→ Requirement: Among the entries below, extract exactly the lines that run from the one with "for existing in" through the one with "bpy.data.objects.remove(obj)", both ends included.

Records from a collection

►

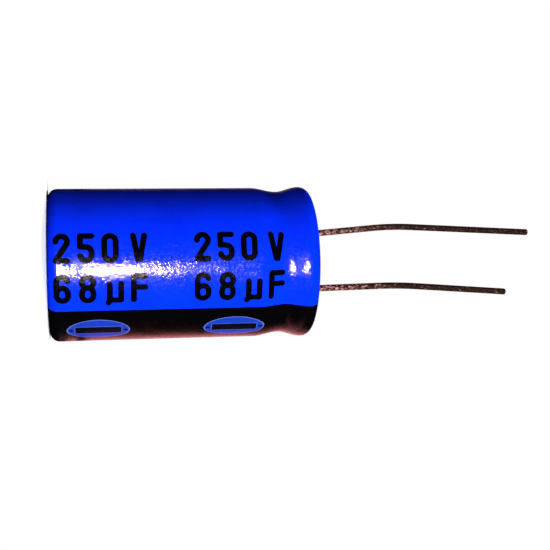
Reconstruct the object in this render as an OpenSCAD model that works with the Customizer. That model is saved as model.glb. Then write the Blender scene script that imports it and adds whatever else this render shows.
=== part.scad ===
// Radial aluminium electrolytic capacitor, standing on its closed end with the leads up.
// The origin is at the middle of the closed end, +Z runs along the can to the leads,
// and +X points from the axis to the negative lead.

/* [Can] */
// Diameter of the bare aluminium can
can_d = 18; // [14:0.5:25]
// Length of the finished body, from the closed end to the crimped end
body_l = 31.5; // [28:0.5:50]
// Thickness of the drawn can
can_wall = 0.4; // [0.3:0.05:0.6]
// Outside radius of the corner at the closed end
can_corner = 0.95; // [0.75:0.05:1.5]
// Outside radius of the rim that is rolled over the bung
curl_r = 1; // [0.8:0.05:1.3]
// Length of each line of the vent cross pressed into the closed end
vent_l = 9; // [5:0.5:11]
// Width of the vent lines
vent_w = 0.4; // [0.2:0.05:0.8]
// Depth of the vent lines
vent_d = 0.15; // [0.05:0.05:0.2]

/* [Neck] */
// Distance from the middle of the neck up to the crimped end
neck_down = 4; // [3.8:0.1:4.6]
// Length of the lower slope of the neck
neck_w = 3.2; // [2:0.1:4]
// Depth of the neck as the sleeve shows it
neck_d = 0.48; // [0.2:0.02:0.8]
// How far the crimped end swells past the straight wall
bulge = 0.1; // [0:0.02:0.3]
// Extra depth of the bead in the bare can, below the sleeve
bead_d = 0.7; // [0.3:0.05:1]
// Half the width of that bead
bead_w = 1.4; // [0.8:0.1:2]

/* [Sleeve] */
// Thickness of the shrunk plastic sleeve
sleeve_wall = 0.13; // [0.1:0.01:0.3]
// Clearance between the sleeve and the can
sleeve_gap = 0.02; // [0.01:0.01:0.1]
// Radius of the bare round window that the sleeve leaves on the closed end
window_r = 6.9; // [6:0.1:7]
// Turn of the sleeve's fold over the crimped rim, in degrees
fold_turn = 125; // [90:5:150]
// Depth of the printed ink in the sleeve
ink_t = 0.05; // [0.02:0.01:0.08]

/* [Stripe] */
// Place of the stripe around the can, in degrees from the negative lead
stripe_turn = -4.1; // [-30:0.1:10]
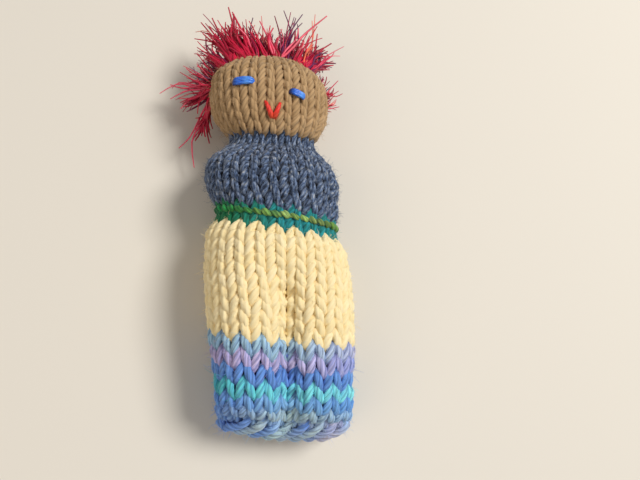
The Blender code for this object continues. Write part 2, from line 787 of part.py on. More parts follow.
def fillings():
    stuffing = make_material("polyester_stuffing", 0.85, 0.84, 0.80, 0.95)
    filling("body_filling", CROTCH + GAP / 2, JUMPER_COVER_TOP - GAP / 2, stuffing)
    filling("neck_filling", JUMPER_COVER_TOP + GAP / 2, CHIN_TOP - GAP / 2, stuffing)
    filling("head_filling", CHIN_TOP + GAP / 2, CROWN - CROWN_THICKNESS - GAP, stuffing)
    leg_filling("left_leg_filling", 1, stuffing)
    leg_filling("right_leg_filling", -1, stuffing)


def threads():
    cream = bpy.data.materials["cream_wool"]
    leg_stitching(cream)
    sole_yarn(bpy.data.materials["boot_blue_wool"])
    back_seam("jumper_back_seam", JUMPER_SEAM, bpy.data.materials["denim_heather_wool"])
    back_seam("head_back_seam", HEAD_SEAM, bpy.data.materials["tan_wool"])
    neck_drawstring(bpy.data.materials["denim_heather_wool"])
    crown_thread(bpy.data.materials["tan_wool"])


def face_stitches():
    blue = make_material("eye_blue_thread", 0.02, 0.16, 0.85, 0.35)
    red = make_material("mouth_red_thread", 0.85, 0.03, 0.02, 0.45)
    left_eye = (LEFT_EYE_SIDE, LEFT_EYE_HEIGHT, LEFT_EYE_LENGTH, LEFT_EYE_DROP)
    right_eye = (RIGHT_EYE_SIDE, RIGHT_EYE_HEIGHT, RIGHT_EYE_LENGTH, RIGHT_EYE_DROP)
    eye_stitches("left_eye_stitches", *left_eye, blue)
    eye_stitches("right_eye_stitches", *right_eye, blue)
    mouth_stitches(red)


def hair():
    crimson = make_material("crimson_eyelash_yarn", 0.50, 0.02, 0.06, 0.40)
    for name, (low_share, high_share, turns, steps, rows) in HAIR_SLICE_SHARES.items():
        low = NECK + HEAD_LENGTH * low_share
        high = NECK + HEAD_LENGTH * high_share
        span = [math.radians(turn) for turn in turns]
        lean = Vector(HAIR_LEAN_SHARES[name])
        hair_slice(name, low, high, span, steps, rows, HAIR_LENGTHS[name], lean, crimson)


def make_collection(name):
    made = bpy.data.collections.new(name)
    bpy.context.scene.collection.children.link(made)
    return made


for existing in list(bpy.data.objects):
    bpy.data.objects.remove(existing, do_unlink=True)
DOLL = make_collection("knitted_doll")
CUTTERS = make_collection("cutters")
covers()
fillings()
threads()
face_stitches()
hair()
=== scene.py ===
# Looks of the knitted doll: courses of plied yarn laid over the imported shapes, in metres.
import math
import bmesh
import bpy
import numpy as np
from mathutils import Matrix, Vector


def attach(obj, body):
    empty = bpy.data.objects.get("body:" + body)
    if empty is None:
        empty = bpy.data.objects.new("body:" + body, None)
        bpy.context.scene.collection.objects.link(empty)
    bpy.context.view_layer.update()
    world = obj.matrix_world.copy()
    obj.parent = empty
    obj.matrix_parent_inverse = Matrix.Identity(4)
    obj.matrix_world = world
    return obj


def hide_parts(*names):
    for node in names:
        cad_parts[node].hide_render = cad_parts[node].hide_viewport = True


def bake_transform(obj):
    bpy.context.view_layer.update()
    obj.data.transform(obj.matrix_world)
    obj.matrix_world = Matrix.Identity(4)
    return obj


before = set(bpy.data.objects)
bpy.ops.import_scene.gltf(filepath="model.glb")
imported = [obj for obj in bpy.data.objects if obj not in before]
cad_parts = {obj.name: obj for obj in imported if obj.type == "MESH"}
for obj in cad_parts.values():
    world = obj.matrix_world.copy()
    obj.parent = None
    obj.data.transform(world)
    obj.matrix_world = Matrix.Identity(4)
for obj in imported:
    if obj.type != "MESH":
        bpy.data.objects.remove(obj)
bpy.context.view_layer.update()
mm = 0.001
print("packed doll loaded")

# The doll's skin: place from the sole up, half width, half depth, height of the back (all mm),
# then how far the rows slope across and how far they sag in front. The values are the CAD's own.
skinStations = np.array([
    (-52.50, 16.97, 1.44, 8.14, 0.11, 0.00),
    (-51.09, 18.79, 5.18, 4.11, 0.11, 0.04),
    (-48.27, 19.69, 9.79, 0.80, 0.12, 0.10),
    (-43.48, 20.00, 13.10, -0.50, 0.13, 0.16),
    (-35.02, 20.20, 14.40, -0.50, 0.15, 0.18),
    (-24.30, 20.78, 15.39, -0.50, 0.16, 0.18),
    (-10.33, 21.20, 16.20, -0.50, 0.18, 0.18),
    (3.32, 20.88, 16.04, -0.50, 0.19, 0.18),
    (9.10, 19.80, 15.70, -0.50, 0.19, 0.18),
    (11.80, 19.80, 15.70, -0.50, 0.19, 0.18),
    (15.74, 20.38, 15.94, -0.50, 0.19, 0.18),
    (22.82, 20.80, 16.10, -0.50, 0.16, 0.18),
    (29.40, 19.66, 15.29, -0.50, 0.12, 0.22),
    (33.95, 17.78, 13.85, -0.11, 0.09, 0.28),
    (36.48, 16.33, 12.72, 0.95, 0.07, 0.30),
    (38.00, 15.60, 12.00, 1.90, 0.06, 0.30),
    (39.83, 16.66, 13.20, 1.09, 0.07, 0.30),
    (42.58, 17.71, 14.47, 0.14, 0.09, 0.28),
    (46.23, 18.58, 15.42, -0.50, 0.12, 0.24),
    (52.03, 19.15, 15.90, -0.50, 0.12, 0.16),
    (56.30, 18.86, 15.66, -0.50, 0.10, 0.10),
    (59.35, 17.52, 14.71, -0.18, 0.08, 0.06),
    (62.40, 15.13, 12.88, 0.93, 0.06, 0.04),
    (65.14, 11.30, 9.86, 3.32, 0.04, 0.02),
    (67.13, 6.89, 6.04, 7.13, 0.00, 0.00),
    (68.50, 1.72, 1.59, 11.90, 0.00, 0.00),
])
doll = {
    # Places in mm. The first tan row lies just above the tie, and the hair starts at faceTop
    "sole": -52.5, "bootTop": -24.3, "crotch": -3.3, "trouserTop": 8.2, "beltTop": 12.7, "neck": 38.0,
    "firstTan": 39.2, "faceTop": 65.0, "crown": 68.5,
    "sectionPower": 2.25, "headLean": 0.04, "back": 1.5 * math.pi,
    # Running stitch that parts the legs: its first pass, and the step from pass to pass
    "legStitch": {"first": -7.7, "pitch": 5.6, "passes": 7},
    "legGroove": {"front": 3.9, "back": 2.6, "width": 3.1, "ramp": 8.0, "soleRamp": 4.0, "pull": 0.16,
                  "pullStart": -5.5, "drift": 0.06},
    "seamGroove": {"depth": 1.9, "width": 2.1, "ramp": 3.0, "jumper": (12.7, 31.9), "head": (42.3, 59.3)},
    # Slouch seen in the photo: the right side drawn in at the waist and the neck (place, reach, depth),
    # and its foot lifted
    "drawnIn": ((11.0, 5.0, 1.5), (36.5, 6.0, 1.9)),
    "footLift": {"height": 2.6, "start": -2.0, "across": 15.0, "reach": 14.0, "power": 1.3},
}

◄

→ Reply to the task:
for existing in list(bpy.data.objects):
    bpy.data.objects.remove(existing, do_unlink=True)
DOLL = make_collection("knitted_doll")
CUTTERS = make_collection("cutters")
covers()
fillings()
threads()
face_stitches()
hair()
=== scene.py ===
# Looks of the knitted doll: courses of plied yarn laid over the imported shapes, in metres.
import math
import bmesh
import bpy
import numpy as np
from mathutils import Matrix, Vector


def attach(obj, body):
    empty = bpy.data.objects.get("body:" + body)
    if empty is None:
        empty = bpy.data.objects.new("body:" + body, None)
        bpy.context.scene.collection.objects.link(empty)
    bpy.context.view_layer.update()
    world = obj.matrix_world.copy()
    obj.parent = empty
    obj.matrix_parent_inverse = Matrix.Identity(4)
    obj.matrix_world = world
    return obj


def hide_parts(*names):
    for node in names:
        cad_parts[node].hide_render = cad_parts[node].hide_viewport = True


def bake_transform(obj):
    bpy.context.view_layer.update()
    obj.data.transform(obj.matrix_world)
    obj.matrix_world = Matrix.Identity(4)
    return obj


before = set(bpy.data.objects)
bpy.ops.import_scene.gltf(filepath="model.glb")
imported = [obj for obj in bpy.data.objects if obj not in before]
cad_parts = {obj.name: obj for obj in imported if obj.type == "MESH"}
for obj in cad_parts.values():
    world = obj.matrix_world.copy()
    obj.parent = None
    obj.data.transform(world)
    obj.matrix_world = Matrix.Identity(4)
for obj in imported:
    if obj.type != "MESH":
        bpy.data.objects.remove(obj)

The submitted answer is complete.